Masjid Al Ma'moer (kiri atas), Masjid Laweyan (kanan atas), Langgar Laweyan (kiri bawah) dan Langgar Merdeka (kanan bawah)
Pemegang kunci Langgar Merdeka dan Langgar Laweyan, wartawan Jawa Pos


Single trip .. sangat menantang!

Aku mencatat beberapa peristiwa tidak nyaman yaitu ancaman 3 ekor anjing yang sangat kutakuti, membuatku berhenti lama, jongkok dan akhirnya berteriak hiteris karena mereka mendekat dan menyambutku dengan sangat heboh. 
Hal kedua adalah tidak bisa mencoba kuliner, karena aku tidak pernah bisa merasa nyaman mampir makan sendirian di sebuah tempat makan.

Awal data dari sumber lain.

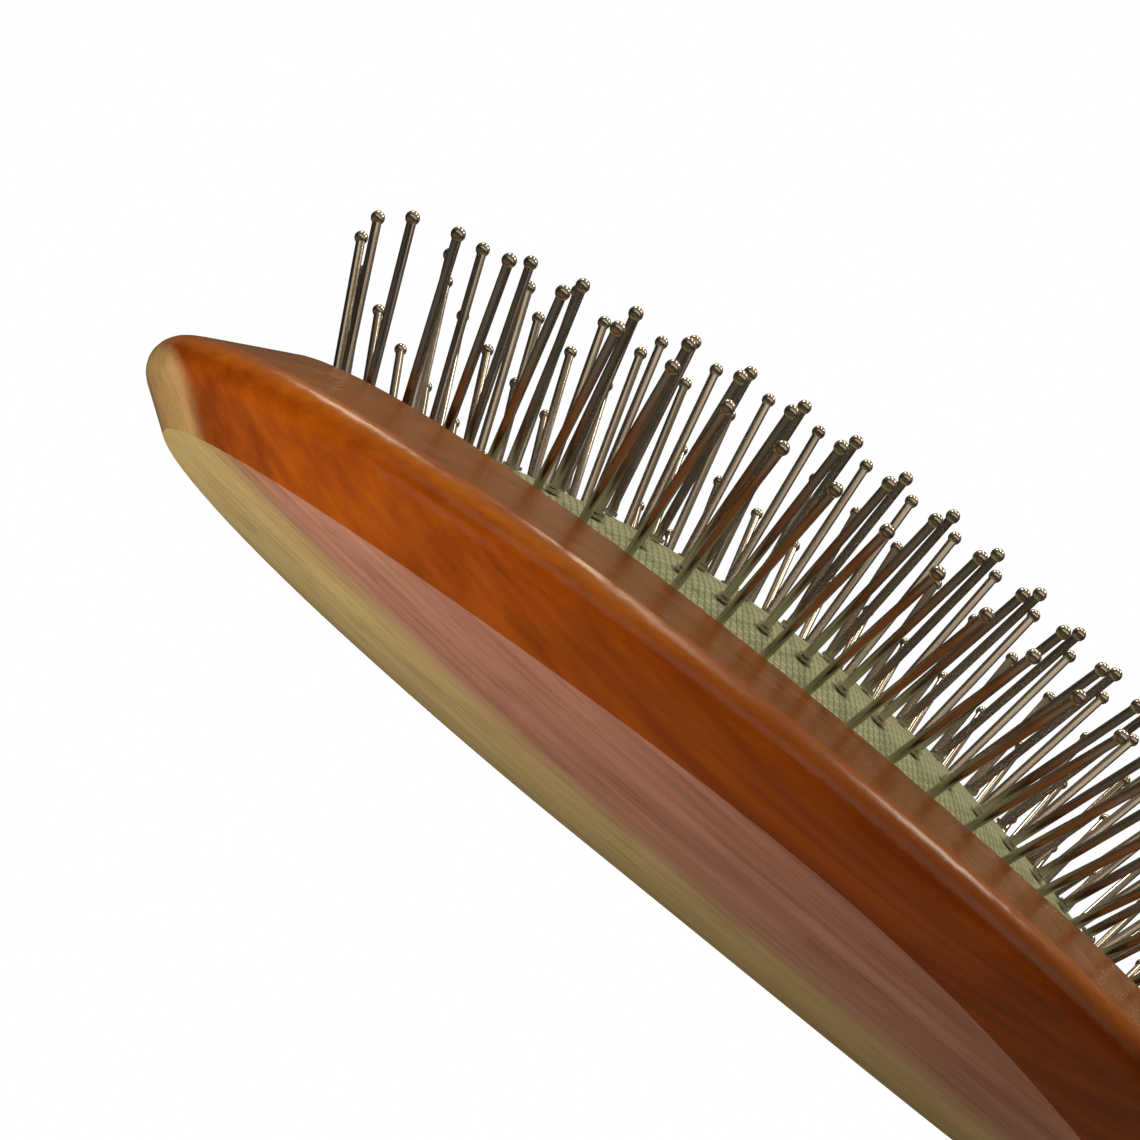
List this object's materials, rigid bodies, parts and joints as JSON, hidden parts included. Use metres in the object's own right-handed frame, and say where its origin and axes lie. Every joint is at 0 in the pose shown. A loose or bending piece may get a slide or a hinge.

Untung sebelumnya sudah sempat mengenyangkan perut di acara resepsi pernikahan tetangga yang merupakan tujuan utamaku pergi ke Solo. Selain memang sengaja membawa sedikit kue dan sebatang coklat untuk keadaan darurat, kelaparan di jalan.
 




Isi tas : 
rok selutut dan sepatu untuk kondangan, payung, tissue untuk ke toilet umum, tas toiletries, blocknote, pulpen, dompet, rajutan, snack, minum dan coklat. 
 
Karena darurat, merapikan dandanan, memakai gelang & anting, menukar sepatu dilakukan di atas becak yang melaju dari Stasiun Purwosari menuju acara resepsi pernikahan. Ganti rok dengan celana jins dan kaos lengan panjang, menukar sepatu dengan sandal dilakukan di masjid Al Ma'moer 

Catatan Mama :



  • Dari perjalanan sendiri, kita bisa menilai, seberapa keberanian, kekuatan, kenekatan, kemampuan menentukan langkah selanjutnya, kemampuan berkomunikasi dgn nara sumber yg secara acak ditemui, berperilaku baik agar orang2 baru itu dengan sangat rela bersedia atau menawarkan informasi serta bantuan ke kita.
  • Mengenai packing, makin hari kita makin tahu, benda-benda apa saja yang harus dimasukkan ke dalam tas. Setelah tiba di rumah, coba diteliti, mana benda yang tak dipakai sama sekali dalam perjalanan, artinya suatu saat benda itu tak perlu lagi dimasukkan dalam daftar bawaan. Pack-ing pun harus cermat agar beban tak berat. 



Dalam setiap perjalanan, aku paling menyukai kejutan, sesuatu yang tak ada dalam rencana tapi menarik untuk dikunjungi. kita tak tahu kemana hati mengajak dan kaki melangkah .. menikmati setiap kejadian tak terduga sebagai sebuah kejutan.

Jangan takut berjalan sendiri. Kebebasan menentukan pilihan ada di tangan, sesuai dengan minat dan intuisi kita. Dengan berjalan sendiri, kita akan lebih mengenal siapa diri kita sendiri.